THE PROBLEM
Would you quote the material below in full and unchanged?

DATA EXCERPT
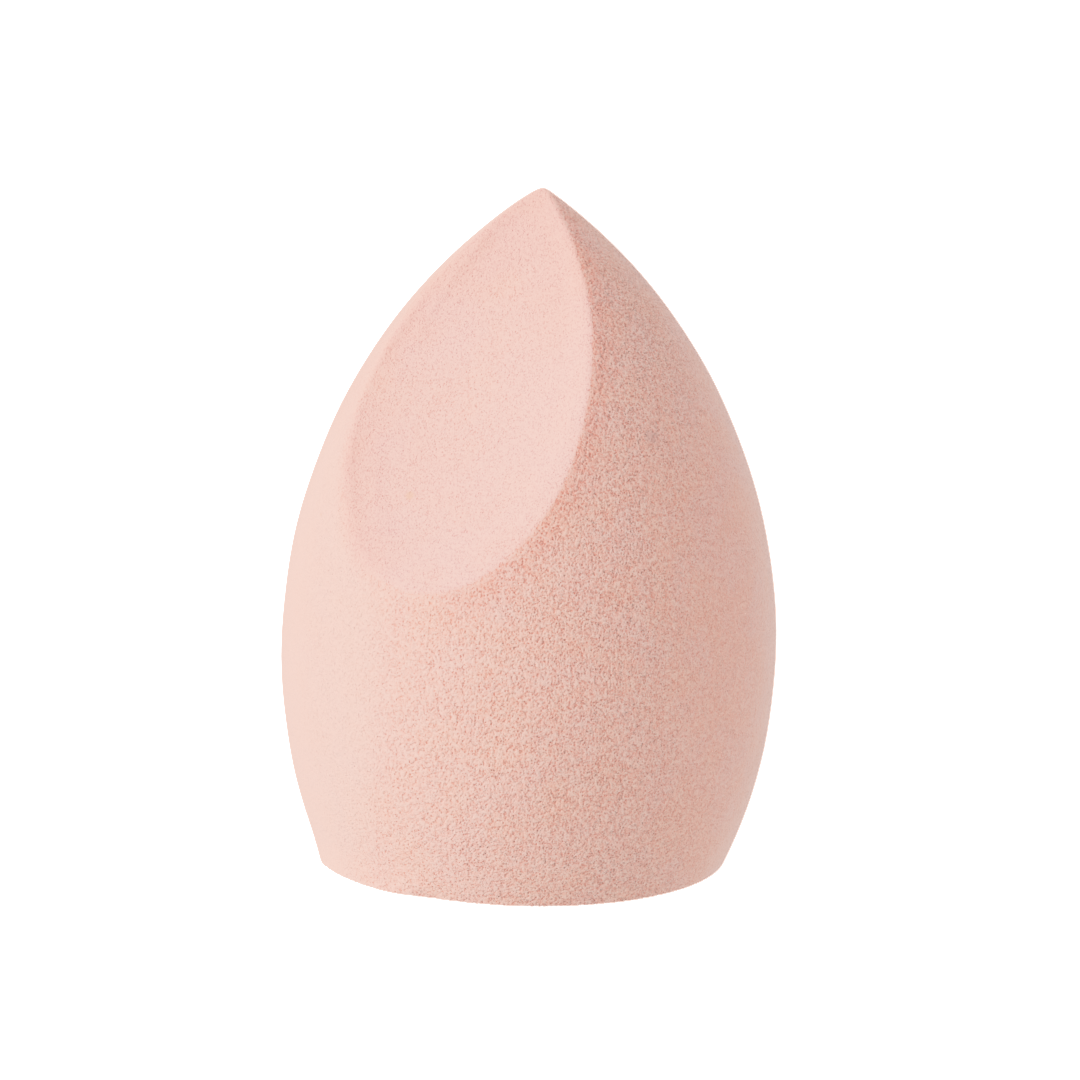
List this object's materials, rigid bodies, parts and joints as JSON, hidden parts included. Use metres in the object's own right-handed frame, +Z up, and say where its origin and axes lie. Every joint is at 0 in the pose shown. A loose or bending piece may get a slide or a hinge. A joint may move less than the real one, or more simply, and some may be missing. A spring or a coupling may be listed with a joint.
{
  "type": "makeup sponge",
  "caption": "Drop-shaped foam sponge for blending make-up, round about its axis, with a flat base to stand on and a flat slanted face that runs up to the tip.",
  "frame": {"origin": "centre of the flat base", "axes": "+Z up along the drop's axis from the base to the tip, -Y towards the side that the slanted face looks to, X across the slanted face"},
  "size_m": [0.0434, 0.0434, 0.06],
  "materials": {
    "pink_foam": "matt, fine open-cell polyurethane foam, latex-free"
  },
  "bodies": {
    "root": {"foam_body": "pink_foam"}
  },
  "joints": []
}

WRITTEN RESPONSE
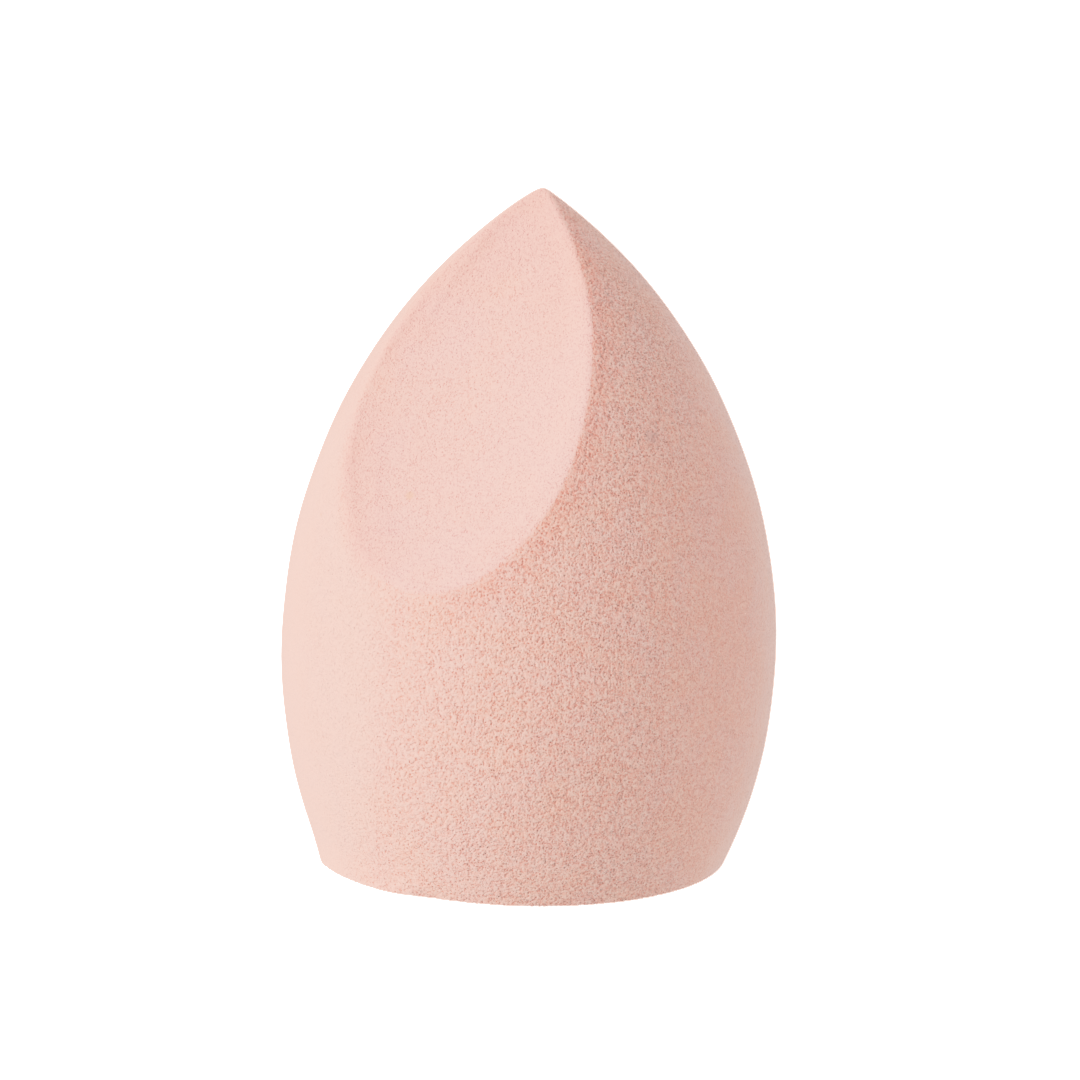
List this object's materials, rigid bodies, parts and joints as JSON, hidden parts included. Use metres in the object's own right-handed frame, +Z up, and say where its origin and axes lie. Every joint is at 0 in the pose shown. A loose or bending piece may get a slide or a hinge. A joint may move less than the real one, or more simply, and some may be missing. A spring or a coupling may be listed with a joint.
{
  "type": "makeup sponge",
  "caption": "Drop-shaped foam sponge for blending make-up, round about its axis, with a flat base to stand on and a flat slanted face that runs up to the tip.",
  "frame": {"origin": "centre of the flat base", "axes": "+Z up along the drop's axis from the base to the tip, -Y towards the side that the slanted face looks to, X across the slanted face"},
  "size_m": [0.0434, 0.0434, 0.06],
  "materials": {
    "pink_foam": "matt, fine open-cell polyurethane foam, latex-free"
  },
  "bodies": {
    "root": {"foam_body": "pink_foam"}
  },
  "joints": []
}